GIVEN PROBLEM — In the listing below, find every line containing "from" and copy it out.

COLLECTED MATERIAL —

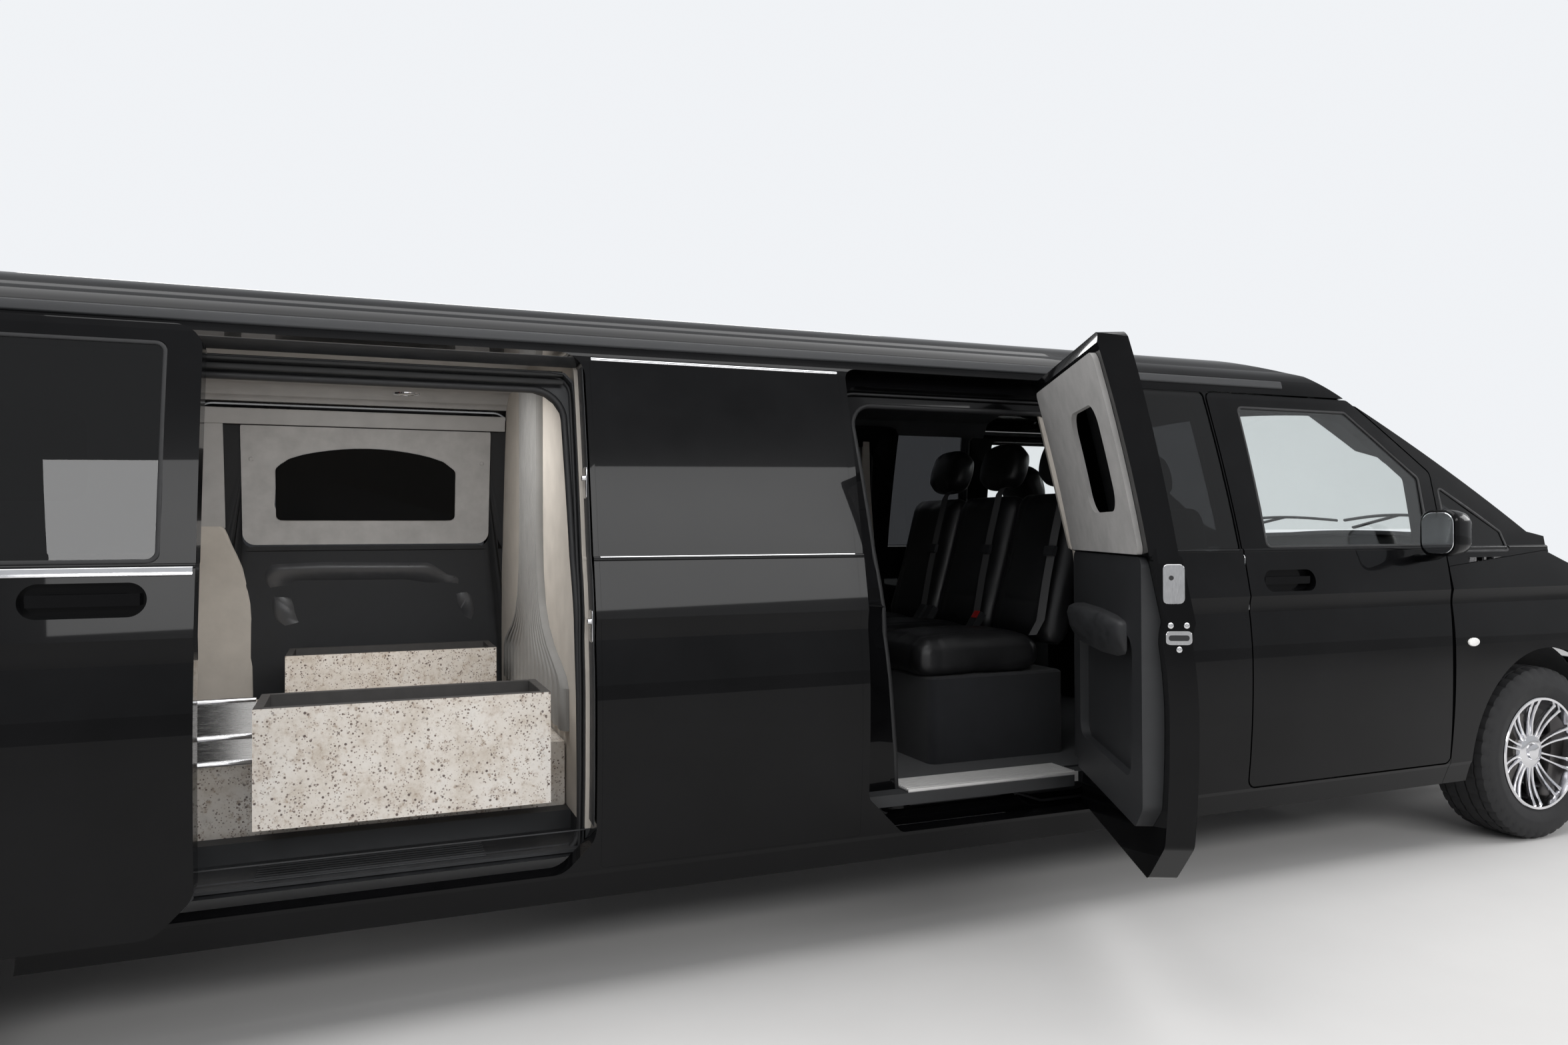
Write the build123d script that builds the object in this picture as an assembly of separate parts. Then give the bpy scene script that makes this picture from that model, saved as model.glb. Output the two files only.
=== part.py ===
from build123d import *
import os

# A long hearse: a van body with two stretched side bays, an open rear passenger door on the right, a
# sliding door slid back on the right, and a casket deck with two flower trays behind a partition.
# Frame: +X forward, +Y left, +Z up, in millimetres; origin on the ground, on the centreline, at half the
# length.

os.makedirs("parts", exist_ok=True)

# Driving dimensions of the whole vehicle
WHEELBASE = 5420
FRONT_OVERHANG = 895
REAR_OVERHANG = 1046
HALF_WIDTH = 966
ROOF_Z = 1897
SILL_Z = 262
SKIRT_Z = 205
DOOR_Z = 350
BELT_Z = 1155
GUTTER_Z = 1712
NOSE = (FRONT_OVERHANG + WHEELBASE + REAR_OVERHANG) / 2
FRONT_AXLE = NOSE - FRONT_OVERHANG
REAR_AXLE = FRONT_AXLE - WHEELBASE
TAIL = REAR_AXLE - REAR_OVERHANG

# Walls and gaps
WALL = 70
SKIN = 18
BUMPER_SKIN = 25
LAMP_DEPTH = 60
SHUT_GAP = 6
SEAT_GAP = 0.3
INNER_GAP = 0.6
GLASS = 5
GLASS_INSET = 4
TRIM = 14
DEEP_TRIM = 54
BEYOND = HALF_WIDTH + 334
ABOVE = ROOF_Z + 300

# Stations along the side, measured back from the front axle
DOOR_FRONT = -530
DOOR_REAR = -1520
PANE_REAR = -2050
REAR_DOOR_REAR = -2960
MID_FRONT = -2990
MID_REAR = -3740
SLIDE_FRONT = -3760
SLIDE_REAR = -4890
SLIDE_TRAVEL = 900
SLIDE_OUT = 110
WINDOW_LOW = BELT_Z + 8
WINDOW_HIGH = GUTTER_Z - 44

# Door hinges: vertical pin, rolled front edge of the door about it
HINGE_Y = HALF_WIDTH - 40
HINGE_ROLL = 70
HINGE_HEIGHTS = (470, 960)
HINGE_PIN_R = 10
HINGE_LEAF = 24
HINGE_ARM = 12
HINGE_REACH = 72
HINGE_NOTCH = 35
REAR_DOOR_OPEN = 64

# Door handles: a recessed oval dish with a grip bar across it
DISH_LENGTH = 236
DISH_HEIGHT = 74
DISH_Y = HALF_WIDTH - 50
GRIP_Y = (HALF_WIDTH - 42, HALF_WIDTH - 27)
GRIP_HEIGHT = 26

# Wheels and axles
TYRE_R = 339.5
TYRE_W = 225
SIDEWALL = 117.5
RIM_R = TYRE_R - SIDEWALL
TRACK_Y = HALF_WIDTH - 138
ARCH_R = TYRE_R + 65.5
ARCH_Z = TYRE_R + 15.5
HUB_R = 62
DISC_R = 150
HUB_FACE = TRACK_Y + TYRE_W / 2 - 68
SPOKES = 10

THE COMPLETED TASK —
Write the build123d script that builds the object in this picture as an assembly of separate parts. Then give the bpy scene script that makes this picture from that model, saved as model.glb. Output the two files only.
from build123d import *
# Stations along the side, measured back from the front axle